[START RECORDS SHOWN]
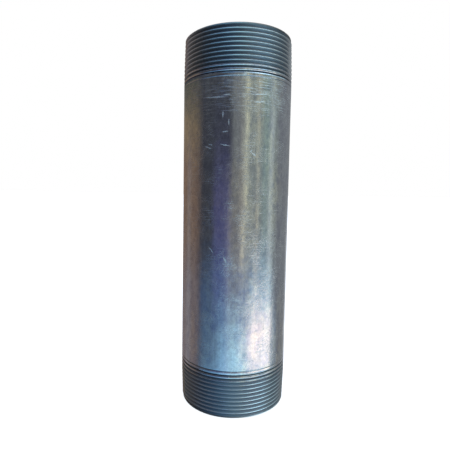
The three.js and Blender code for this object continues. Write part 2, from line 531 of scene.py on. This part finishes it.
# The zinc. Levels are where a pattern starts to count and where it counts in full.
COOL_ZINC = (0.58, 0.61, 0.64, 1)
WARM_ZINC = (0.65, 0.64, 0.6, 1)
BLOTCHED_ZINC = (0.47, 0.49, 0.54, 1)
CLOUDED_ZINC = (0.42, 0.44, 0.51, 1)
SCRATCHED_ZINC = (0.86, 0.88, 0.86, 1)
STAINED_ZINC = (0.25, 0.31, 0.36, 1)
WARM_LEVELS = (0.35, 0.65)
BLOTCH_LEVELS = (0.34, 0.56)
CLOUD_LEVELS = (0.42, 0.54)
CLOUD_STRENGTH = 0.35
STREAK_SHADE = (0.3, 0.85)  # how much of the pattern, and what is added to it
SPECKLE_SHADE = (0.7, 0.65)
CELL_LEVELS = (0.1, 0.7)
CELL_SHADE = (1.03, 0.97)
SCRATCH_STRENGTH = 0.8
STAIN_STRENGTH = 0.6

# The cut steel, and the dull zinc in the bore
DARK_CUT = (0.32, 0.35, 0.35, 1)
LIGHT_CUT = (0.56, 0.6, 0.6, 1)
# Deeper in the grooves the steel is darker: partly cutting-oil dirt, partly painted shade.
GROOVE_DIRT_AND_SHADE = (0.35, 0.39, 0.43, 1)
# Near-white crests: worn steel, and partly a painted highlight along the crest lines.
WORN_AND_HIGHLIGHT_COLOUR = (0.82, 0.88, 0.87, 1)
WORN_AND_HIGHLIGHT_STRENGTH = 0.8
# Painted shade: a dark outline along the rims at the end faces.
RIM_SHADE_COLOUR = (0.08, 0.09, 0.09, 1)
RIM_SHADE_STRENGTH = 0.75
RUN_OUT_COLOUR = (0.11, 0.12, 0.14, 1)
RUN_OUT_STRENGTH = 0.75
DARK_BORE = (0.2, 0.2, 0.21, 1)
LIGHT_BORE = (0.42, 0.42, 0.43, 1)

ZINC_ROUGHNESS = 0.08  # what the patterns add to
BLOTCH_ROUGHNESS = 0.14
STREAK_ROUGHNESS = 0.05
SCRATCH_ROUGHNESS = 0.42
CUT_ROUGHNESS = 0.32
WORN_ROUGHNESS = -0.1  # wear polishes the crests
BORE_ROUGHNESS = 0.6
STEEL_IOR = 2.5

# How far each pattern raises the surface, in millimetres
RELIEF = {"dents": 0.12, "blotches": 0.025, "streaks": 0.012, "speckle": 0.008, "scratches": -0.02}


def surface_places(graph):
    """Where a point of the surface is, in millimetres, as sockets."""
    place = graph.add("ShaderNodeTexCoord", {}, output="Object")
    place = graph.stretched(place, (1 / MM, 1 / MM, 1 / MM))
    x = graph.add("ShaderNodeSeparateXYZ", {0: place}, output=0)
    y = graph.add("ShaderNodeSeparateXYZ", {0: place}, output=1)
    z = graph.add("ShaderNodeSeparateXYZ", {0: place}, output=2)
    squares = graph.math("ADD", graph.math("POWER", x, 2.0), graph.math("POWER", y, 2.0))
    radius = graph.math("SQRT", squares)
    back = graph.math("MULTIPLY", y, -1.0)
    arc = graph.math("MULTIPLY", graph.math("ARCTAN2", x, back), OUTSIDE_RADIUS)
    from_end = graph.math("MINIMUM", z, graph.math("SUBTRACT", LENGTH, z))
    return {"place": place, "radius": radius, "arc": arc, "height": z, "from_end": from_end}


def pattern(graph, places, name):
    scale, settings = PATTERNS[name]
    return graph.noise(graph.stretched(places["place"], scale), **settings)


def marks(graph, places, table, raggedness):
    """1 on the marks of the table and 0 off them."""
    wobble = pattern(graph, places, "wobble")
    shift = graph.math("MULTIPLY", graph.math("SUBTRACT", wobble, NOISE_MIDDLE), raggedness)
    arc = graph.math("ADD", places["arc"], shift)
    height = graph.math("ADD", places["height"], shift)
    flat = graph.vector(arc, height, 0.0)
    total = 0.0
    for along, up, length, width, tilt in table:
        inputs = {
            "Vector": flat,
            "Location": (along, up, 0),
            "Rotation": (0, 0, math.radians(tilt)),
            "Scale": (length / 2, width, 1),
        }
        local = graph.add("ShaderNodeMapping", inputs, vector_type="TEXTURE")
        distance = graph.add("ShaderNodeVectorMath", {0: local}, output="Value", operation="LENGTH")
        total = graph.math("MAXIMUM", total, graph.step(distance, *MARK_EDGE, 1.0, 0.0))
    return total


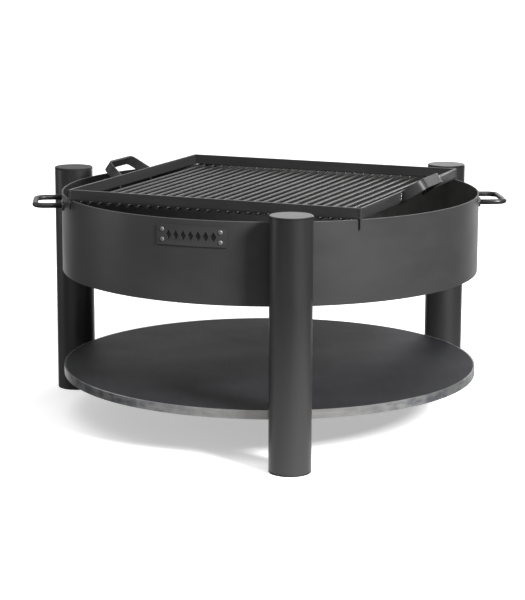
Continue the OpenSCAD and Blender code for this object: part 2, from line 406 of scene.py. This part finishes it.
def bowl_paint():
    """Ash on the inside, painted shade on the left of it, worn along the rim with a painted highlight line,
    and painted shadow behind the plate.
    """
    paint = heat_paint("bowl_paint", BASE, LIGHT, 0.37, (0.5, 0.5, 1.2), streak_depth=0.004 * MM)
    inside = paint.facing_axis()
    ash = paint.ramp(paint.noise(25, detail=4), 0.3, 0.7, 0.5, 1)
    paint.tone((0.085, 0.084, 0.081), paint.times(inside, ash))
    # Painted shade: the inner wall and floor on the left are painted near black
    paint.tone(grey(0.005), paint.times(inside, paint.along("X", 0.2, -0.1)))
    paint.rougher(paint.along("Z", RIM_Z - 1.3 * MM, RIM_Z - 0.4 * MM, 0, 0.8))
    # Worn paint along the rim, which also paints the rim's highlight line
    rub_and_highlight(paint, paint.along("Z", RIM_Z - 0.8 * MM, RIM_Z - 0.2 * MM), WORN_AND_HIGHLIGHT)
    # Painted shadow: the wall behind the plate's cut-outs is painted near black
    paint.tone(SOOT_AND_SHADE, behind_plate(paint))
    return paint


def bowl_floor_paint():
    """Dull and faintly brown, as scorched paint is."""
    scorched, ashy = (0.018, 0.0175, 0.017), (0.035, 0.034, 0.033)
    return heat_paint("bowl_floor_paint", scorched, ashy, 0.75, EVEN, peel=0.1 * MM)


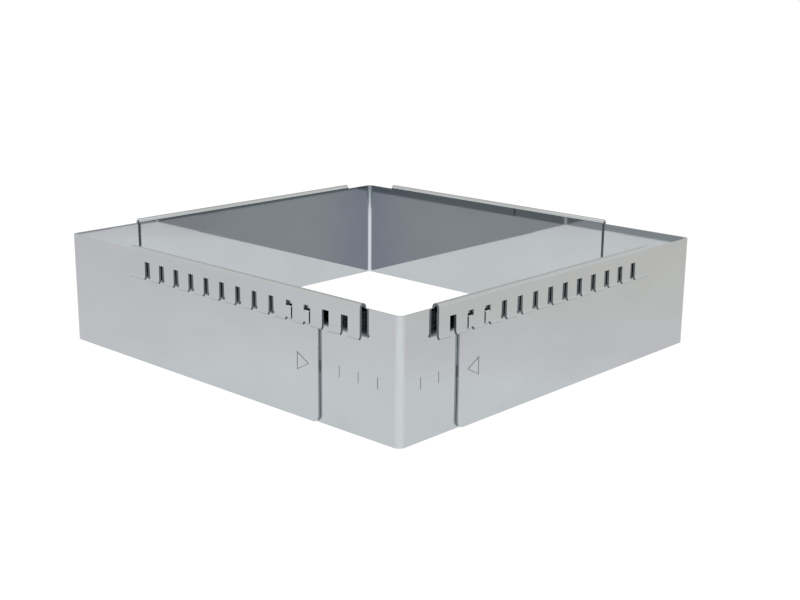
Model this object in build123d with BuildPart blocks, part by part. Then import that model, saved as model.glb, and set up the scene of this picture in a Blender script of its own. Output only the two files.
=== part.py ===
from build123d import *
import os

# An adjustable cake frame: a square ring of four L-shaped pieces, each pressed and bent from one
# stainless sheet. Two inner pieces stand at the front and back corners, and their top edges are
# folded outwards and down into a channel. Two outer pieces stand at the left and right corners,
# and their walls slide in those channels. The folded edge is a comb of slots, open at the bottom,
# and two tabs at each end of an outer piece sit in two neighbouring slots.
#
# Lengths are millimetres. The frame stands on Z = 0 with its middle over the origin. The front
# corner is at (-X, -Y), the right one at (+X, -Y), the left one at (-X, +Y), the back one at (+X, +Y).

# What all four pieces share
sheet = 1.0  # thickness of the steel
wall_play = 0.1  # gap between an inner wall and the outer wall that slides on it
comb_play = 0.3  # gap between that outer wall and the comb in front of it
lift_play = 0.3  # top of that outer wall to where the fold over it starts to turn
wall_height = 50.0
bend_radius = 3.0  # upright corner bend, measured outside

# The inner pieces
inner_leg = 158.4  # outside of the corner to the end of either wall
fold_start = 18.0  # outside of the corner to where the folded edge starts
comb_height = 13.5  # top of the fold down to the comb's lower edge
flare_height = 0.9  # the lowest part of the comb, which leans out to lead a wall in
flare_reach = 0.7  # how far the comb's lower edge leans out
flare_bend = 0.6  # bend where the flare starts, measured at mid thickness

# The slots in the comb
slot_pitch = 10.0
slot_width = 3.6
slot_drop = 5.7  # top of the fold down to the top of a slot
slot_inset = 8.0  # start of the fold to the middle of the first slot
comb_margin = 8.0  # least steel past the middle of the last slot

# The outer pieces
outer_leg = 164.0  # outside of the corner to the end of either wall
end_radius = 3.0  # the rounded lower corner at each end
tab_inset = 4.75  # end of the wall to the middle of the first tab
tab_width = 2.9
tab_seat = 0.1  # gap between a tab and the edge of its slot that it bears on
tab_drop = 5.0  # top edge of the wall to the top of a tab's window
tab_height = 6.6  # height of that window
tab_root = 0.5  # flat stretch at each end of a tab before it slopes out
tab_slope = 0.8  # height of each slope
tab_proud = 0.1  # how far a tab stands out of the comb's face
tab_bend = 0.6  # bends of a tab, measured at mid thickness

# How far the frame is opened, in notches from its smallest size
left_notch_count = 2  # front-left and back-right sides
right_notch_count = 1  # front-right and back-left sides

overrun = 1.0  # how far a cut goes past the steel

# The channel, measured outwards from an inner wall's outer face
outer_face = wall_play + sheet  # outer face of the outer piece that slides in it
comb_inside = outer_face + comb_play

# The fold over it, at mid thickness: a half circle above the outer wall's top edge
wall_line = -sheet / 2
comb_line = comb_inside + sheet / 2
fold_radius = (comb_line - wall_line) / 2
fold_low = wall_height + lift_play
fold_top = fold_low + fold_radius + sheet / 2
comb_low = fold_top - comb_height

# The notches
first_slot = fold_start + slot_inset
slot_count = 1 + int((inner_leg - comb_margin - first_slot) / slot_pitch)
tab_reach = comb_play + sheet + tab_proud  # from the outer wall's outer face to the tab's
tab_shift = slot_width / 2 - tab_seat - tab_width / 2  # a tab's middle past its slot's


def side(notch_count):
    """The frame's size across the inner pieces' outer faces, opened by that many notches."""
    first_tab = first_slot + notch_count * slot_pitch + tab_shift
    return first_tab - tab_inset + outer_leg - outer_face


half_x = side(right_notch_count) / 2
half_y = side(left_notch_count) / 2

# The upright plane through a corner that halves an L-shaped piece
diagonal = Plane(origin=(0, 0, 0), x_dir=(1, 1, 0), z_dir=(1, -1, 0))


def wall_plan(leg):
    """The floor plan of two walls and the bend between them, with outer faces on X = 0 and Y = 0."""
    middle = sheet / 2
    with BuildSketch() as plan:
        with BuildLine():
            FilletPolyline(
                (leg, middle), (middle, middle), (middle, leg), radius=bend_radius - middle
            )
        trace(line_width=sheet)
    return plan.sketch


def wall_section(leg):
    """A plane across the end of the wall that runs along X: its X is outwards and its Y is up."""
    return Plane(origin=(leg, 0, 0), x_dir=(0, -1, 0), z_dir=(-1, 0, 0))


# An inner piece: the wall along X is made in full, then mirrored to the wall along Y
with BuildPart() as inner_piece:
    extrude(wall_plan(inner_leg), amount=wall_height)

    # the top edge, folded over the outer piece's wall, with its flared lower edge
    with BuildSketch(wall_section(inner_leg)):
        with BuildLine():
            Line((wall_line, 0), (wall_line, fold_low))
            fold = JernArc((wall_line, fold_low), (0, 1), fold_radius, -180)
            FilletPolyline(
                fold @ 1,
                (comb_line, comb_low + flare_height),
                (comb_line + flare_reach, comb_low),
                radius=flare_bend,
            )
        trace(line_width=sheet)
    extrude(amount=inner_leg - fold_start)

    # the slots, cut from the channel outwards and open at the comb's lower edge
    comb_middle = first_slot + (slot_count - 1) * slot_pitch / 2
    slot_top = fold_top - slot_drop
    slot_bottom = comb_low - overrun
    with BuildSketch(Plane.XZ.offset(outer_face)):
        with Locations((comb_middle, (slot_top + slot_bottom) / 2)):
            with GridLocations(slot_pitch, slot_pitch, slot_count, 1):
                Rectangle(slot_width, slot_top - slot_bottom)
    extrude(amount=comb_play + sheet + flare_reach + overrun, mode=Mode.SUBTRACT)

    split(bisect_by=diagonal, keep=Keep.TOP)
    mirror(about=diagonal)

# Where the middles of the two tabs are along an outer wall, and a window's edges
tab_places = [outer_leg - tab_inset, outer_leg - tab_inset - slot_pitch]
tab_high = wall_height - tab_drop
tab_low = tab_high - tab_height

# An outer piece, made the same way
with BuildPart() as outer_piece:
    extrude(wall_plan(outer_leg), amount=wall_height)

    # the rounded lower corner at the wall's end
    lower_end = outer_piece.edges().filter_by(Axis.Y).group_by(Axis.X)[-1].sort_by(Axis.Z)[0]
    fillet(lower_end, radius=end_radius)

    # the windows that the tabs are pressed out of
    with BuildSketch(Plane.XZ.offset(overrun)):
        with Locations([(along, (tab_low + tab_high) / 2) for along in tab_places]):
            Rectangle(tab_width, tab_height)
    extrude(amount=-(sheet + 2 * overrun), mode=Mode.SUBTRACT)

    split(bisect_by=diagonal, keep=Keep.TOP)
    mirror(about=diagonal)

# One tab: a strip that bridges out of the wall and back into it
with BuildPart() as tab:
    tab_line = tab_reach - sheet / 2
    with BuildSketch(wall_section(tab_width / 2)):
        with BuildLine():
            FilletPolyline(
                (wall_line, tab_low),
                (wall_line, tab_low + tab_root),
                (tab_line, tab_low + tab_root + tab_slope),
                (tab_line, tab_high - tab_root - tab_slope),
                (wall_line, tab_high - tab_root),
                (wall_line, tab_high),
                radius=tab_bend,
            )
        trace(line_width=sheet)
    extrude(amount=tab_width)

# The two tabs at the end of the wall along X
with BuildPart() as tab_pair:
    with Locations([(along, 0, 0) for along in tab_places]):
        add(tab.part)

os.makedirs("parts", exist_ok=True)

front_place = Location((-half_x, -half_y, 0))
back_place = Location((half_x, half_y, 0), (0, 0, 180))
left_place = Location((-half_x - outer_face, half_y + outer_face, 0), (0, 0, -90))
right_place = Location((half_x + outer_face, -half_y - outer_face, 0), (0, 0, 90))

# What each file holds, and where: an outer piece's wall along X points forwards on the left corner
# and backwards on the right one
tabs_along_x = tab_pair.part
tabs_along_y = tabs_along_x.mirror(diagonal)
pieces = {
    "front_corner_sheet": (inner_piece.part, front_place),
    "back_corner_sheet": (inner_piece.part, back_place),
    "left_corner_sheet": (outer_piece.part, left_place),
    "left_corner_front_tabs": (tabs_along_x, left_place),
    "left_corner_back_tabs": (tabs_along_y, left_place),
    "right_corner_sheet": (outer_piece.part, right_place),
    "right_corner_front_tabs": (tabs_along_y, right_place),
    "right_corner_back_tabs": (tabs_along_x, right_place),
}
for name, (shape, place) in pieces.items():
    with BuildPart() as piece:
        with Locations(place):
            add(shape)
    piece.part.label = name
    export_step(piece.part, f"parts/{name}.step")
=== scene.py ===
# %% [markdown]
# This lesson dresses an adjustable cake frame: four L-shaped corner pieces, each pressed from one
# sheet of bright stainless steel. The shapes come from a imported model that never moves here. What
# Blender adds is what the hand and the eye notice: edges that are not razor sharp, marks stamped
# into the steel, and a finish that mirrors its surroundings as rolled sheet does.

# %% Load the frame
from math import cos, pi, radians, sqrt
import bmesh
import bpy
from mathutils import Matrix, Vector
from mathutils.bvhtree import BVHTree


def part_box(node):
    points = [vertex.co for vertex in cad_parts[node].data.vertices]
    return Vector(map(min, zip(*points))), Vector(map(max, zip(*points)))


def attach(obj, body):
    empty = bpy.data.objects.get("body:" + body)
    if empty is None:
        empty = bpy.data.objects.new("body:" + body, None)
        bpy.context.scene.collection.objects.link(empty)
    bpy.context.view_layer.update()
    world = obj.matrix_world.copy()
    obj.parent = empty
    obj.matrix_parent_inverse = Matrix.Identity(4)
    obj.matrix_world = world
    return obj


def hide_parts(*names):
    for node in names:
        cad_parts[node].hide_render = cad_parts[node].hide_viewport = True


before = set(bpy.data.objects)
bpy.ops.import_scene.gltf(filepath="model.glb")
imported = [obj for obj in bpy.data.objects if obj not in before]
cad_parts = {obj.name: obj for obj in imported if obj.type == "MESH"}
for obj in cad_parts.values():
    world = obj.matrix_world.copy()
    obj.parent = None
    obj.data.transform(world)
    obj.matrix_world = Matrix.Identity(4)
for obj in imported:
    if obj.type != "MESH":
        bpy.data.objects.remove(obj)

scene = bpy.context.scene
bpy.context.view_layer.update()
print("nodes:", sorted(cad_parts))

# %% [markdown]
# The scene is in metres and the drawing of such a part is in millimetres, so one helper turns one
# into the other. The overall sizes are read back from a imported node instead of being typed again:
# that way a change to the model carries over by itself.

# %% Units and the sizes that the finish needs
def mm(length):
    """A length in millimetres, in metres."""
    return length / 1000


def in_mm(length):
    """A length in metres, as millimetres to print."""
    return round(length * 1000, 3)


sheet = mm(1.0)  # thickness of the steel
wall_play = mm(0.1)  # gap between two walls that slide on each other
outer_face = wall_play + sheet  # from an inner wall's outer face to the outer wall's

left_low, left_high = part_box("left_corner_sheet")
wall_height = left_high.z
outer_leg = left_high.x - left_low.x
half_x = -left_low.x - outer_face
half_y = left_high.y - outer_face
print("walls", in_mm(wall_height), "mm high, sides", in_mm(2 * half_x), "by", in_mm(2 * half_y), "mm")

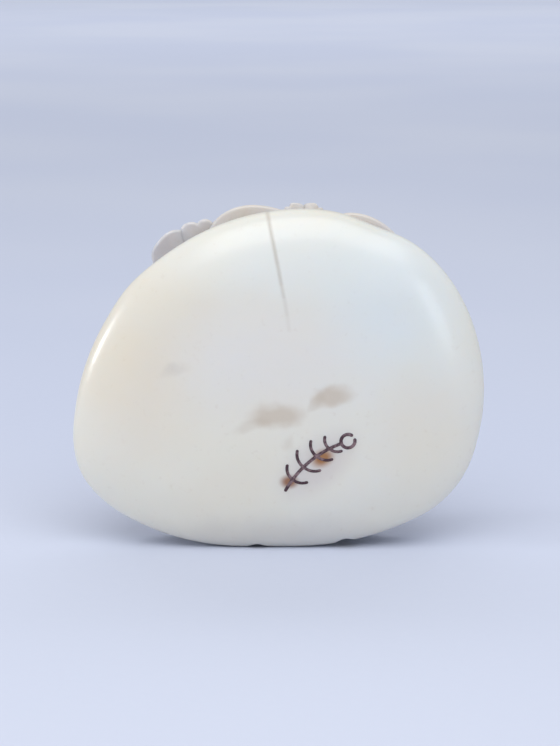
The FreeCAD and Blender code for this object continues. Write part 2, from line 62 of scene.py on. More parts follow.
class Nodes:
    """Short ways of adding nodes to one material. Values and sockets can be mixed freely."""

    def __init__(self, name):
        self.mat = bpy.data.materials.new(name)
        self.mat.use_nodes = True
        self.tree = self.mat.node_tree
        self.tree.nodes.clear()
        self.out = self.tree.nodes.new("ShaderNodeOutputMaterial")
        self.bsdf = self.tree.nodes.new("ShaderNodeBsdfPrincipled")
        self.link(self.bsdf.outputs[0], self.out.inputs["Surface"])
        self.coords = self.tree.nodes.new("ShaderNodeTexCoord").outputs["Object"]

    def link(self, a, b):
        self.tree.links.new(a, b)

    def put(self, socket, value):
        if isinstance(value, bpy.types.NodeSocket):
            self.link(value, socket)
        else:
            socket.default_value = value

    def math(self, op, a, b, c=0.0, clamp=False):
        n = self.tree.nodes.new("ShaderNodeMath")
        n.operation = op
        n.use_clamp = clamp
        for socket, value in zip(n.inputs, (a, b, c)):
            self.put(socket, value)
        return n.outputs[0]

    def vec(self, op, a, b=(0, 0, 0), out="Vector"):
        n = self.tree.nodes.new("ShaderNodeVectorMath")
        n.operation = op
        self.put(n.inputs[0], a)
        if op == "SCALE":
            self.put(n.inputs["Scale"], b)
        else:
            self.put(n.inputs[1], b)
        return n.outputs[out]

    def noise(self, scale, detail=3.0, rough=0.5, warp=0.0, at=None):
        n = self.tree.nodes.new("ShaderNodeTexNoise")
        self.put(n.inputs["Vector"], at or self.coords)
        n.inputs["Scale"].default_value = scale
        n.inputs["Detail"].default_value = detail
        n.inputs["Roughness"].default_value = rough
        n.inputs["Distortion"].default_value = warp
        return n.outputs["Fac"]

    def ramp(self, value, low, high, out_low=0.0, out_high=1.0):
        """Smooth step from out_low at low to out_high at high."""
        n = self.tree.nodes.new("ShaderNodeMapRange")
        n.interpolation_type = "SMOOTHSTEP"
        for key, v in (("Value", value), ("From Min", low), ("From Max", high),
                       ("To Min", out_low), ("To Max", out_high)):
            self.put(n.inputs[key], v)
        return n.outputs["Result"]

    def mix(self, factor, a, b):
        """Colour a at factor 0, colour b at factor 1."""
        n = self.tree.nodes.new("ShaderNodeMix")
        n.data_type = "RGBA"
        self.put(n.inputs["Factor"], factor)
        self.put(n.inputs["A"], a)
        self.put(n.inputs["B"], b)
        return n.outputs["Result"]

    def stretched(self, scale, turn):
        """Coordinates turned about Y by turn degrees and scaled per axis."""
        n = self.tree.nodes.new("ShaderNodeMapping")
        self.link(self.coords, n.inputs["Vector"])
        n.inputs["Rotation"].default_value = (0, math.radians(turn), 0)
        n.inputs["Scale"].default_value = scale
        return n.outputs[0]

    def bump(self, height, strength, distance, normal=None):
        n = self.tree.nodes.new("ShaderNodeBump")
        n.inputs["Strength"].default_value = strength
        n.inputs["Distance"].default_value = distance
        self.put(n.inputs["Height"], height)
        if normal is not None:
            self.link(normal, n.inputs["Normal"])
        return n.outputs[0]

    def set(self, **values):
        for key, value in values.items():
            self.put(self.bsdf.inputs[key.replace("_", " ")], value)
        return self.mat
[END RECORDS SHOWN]
Extract and output the part that opens with the line containing "# What each" and closes with the line containing "from mathutils.bvhtree import BVHTree", unchanged, ends included.

# What each file holds, and where: an outer piece's wall along X points forwards on the left corner
# and backwards on the right one
tabs_along_x = tab_pair.part
tabs_along_y = tabs_along_x.mirror(diagonal)
pieces = {
    "front_corner_sheet": (inner_piece.part, front_place),
    "back_corner_sheet": (inner_piece.part, back_place),
    "left_corner_sheet": (outer_piece.part, left_place),
    "left_corner_front_tabs": (tabs_along_x, left_place),
    "left_corner_back_tabs": (tabs_along_y, left_place),
    "right_corner_sheet": (outer_piece.part, right_place),
    "right_corner_front_tabs": (tabs_along_y, right_place),
    "right_corner_back_tabs": (tabs_along_x, right_place),
}
for name, (shape, place) in pieces.items():
    with BuildPart() as piece:
        with Locations(place):
            add(shape)
    piece.part.label = name
    export_step(piece.part, f"parts/{name}.step")
=== scene.py ===
# %% [markdown]
# This lesson dresses an adjustable cake frame: four L-shaped corner pieces, each pressed from one
# sheet of bright stainless steel. The shapes come from a imported model that never moves here. What
# Blender adds is what the hand and the eye notice: edges that are not razor sharp, marks stamped
# into the steel, and a finish that mirrors its surroundings as rolled sheet does.

# %% Load the frame
from math import cos, pi, radians, sqrt
import bmesh
import bpy
from mathutils import Matrix, Vector
from mathutils.bvhtree import BVHTree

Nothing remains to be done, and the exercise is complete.